Challenge:
Copy out the lines of the records below, and only those lines, from the one with "Recreate this object as parametric three.js" through the one with "---- Dish plate", exactly as they appear.

Records for this task:
------------

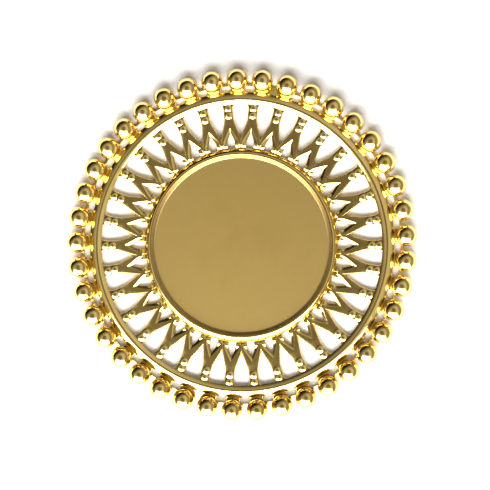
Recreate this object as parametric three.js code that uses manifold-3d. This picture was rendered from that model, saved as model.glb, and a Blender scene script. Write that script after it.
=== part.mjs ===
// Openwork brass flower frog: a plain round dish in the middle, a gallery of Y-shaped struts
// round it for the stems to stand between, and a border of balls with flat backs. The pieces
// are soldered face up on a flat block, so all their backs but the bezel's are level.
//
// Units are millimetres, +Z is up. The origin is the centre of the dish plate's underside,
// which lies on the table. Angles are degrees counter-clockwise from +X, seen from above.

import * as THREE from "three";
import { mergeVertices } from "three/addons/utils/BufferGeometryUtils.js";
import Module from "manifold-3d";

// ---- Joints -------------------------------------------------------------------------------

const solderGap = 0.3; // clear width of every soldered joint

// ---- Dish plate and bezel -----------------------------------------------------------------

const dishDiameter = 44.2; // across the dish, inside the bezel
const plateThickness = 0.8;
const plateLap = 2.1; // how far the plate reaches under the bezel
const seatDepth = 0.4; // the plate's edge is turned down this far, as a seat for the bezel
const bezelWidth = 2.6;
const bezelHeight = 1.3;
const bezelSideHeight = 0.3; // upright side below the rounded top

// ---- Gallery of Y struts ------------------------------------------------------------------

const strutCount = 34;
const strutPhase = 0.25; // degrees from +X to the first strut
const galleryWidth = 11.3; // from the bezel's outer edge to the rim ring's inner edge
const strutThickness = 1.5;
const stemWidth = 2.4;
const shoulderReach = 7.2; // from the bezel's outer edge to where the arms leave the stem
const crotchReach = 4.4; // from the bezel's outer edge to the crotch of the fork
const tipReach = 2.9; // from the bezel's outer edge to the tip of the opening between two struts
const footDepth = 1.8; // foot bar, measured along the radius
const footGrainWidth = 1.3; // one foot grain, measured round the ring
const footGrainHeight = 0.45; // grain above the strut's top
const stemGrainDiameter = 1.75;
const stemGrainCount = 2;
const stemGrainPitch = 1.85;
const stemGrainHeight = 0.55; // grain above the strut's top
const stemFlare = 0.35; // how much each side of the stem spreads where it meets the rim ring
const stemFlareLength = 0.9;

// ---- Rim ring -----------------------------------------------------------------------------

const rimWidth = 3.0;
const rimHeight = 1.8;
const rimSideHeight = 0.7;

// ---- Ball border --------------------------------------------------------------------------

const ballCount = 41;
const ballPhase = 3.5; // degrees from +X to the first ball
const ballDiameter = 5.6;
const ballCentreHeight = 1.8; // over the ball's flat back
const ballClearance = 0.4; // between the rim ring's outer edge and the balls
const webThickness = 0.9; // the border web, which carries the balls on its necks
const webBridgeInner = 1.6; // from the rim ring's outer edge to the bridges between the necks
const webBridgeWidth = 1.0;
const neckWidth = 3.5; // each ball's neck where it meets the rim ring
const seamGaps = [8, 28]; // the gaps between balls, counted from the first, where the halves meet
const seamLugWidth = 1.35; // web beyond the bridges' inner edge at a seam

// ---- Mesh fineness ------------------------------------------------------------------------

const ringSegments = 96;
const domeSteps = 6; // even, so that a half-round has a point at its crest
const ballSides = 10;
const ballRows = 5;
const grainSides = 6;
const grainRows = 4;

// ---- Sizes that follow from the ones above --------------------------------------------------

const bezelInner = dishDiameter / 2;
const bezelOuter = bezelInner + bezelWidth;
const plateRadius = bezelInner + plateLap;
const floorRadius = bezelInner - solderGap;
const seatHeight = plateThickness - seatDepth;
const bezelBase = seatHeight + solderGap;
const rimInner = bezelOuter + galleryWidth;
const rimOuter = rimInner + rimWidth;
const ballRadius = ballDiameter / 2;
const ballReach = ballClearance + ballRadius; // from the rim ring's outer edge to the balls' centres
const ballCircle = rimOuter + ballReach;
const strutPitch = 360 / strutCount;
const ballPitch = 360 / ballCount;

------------

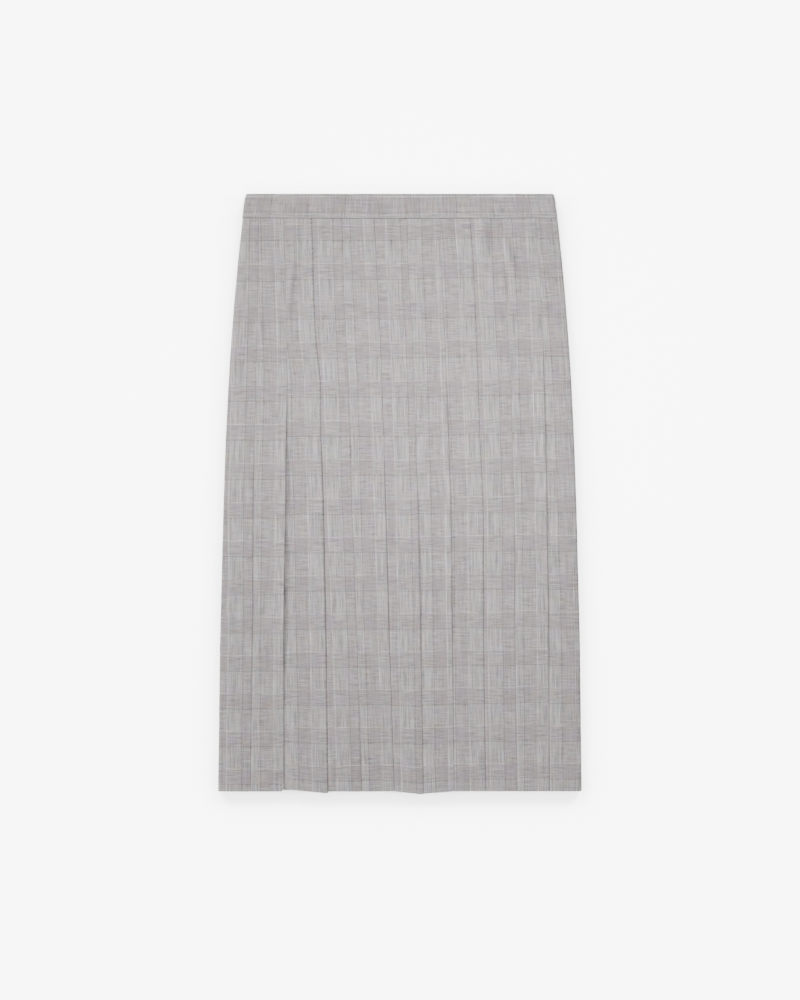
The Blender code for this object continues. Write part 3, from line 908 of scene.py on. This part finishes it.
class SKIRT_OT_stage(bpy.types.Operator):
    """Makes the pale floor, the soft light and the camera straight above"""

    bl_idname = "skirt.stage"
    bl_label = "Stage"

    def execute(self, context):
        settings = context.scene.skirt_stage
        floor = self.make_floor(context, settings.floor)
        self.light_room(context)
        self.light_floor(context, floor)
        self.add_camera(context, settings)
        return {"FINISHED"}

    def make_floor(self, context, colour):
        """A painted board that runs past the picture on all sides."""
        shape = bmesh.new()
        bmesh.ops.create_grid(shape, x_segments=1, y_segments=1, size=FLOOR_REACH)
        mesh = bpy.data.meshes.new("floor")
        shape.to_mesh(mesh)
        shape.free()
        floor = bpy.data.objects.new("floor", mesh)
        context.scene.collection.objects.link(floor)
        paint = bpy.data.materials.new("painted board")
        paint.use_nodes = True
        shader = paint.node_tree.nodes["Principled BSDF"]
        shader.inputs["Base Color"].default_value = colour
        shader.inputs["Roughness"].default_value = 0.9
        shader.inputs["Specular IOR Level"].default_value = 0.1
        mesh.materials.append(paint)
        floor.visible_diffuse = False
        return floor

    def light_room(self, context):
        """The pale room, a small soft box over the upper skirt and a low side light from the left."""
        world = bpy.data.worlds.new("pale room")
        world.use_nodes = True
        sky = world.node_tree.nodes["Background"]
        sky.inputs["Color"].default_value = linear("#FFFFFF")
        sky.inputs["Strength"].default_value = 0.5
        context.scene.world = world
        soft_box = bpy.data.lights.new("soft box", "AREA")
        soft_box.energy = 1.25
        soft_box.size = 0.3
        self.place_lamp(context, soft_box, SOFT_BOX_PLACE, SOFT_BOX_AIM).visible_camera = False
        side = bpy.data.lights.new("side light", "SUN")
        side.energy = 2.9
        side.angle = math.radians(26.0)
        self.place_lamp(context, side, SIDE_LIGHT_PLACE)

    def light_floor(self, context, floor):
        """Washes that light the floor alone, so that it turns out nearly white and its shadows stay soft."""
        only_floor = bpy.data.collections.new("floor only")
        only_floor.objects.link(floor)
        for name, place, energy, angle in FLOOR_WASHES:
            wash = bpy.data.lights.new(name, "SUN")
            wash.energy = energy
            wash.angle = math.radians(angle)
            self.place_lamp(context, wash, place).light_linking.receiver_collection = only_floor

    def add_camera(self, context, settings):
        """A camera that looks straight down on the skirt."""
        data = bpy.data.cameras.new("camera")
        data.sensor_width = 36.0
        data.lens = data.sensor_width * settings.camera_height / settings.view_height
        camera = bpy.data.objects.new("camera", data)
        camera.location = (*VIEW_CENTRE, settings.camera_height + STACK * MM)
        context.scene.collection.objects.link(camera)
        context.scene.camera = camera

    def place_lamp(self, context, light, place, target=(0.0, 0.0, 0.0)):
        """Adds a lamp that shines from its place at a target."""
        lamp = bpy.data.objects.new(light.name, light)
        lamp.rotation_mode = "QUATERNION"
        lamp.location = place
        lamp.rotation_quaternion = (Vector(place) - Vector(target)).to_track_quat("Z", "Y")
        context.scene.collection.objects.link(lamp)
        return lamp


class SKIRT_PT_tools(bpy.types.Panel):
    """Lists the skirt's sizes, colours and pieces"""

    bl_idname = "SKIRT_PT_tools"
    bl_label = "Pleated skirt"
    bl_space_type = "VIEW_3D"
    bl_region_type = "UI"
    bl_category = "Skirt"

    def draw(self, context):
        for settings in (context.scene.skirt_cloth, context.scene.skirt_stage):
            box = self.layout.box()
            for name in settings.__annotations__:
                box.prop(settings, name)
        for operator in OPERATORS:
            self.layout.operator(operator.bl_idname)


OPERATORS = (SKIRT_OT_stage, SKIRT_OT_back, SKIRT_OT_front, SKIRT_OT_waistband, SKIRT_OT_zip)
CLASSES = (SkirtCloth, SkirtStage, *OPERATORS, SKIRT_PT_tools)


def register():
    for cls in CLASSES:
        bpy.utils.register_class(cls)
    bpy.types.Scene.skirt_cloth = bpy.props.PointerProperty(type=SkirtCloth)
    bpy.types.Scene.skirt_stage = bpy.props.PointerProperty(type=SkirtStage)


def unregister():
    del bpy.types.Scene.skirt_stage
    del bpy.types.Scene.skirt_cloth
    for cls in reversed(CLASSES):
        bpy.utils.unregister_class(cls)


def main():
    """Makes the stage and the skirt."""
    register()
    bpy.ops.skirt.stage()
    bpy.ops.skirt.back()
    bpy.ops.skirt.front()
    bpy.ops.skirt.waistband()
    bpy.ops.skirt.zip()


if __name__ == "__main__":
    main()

------------

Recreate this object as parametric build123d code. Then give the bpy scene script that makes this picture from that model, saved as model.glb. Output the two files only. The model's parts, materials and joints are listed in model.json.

------------

Solution:
Recreate this object as parametric three.js code that uses manifold-3d. This picture was rendered from that model, saved as model.glb, and a Blender scene script. Write that script after it.
=== part.mjs ===
// Openwork brass flower frog: a plain round dish in the middle, a gallery of Y-shaped struts
// round it for the stems to stand between, and a border of balls with flat backs. The pieces
// are soldered face up on a flat block, so all their backs but the bezel's are level.
//
// Units are millimetres, +Z is up. The origin is the centre of the dish plate's underside,
// which lies on the table. Angles are degrees counter-clockwise from +X, seen from above.

import * as THREE from "three";
import { mergeVertices } from "three/addons/utils/BufferGeometryUtils.js";
import Module from "manifold-3d";

// ---- Joints -------------------------------------------------------------------------------

const solderGap = 0.3; // clear width of every soldered joint

// ---- Dish plate and bezel -----------------------------------------------------------------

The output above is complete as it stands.